Begitu juga dengan penyampaian SPT Tahunan yang bisa dilakukan secara daring melalui e-filling setahun sekali maupun juga bagi perusahaan yang dapat menyampaikan e-filling untuk e-SPT Masa.
“Data yang kami peroleh juga dapat diterima secara digital dan real time, sehingga dapat dilakukan proses penghitungan di desk office DJP. Dengan demikian, DJP juga dapat melakukannya secara cepat dan tidak lagi secara manual,” imbuhnya.
Dengan terciptanya efisiensi dari segi waktu, biaya, dan sumber daya manusia melalui kegiatan administrasi yang dilakukan secara digital, jelasnya, DJP dapat merealokasi pegawainya untuk kegiatan lain seperti bidang pengawasan dan penegakan hukum.
Kolaborasi dengan pihak ketiga
Nufransa mengatakan, DJP berupaya meningkatkan pelayanan elektronik atau digitalisasi perpajakan melalui kolaborasi dengan pihak ketiga untuk memberikan kemudahan proses dan akses informasi bagi WP. Kolaborasi ini memperbanyak saluran komunikasi yang dapat digunakan WP dalam menyampaikan kewajiban mereka, bukan hanya lewat situs pajak.go.id tetapi juga lewat jasa aplikasi penyampaian laporan perpajakan.

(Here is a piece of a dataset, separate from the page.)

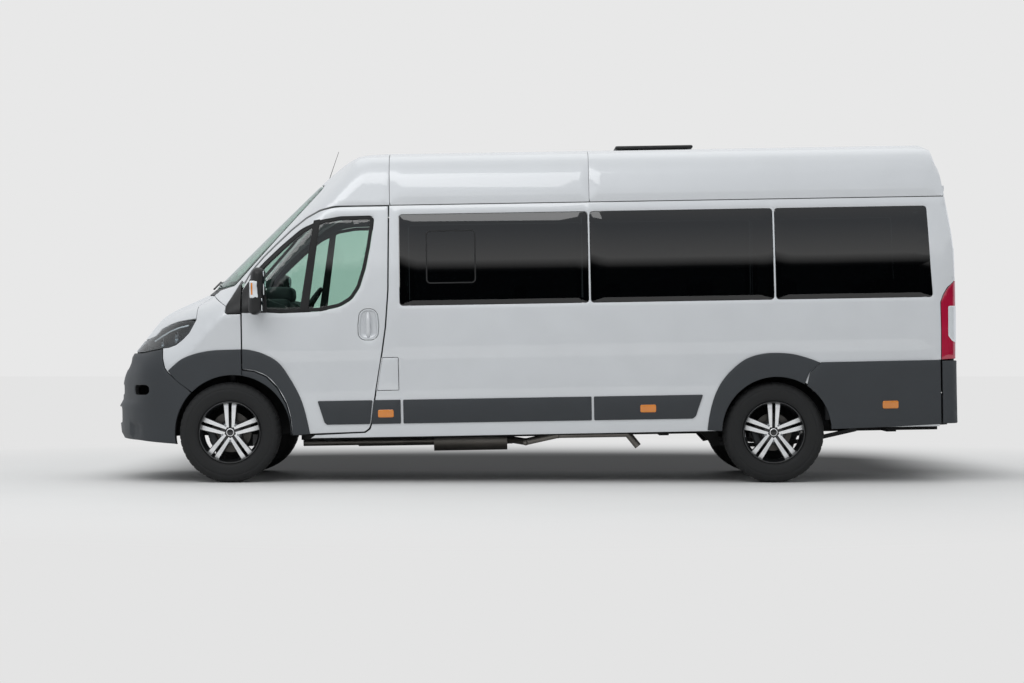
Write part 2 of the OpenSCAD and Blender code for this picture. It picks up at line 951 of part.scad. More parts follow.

“Meningkatnya tax compliance tentu tak lepas dari upaya DJP dalam memberikan edukasi dalam menyebarluaskan informasi kemudahan pelaporan pajak secara digital kepada seluruh Wajib Pajak dan peran serta pihak ketiga dalam membangun kolaborasi dengan DJP,” ungkapnya.
Ia menggambarkan, jika seperlima dari sekitar 45 juta WP di Indonesia aktif melakukan transaksi per hari, maka ada miliaran data yang dikelola DJP. Data yang tidak terstruktur itu sebelumnya tidak dapat dioptimalkan dalam mendukung proses bisnis. Kini, dengan dukungan teknologi informasi, data dapat diolah secara terstruktur, dan menjadi basis data yang sangat dibutuhkan dalam pengambilan keputusan.
Nufransa meyakini, upaya DJP dalam mewujudkan data driven organization dapat berlaku pada seluruh unit kerja di Kemenkeu. Dengan demikian, pengelolaan kebijakan fiskal dapat dilakukan secara komprehensif dengan basis dukungan data yang kuat.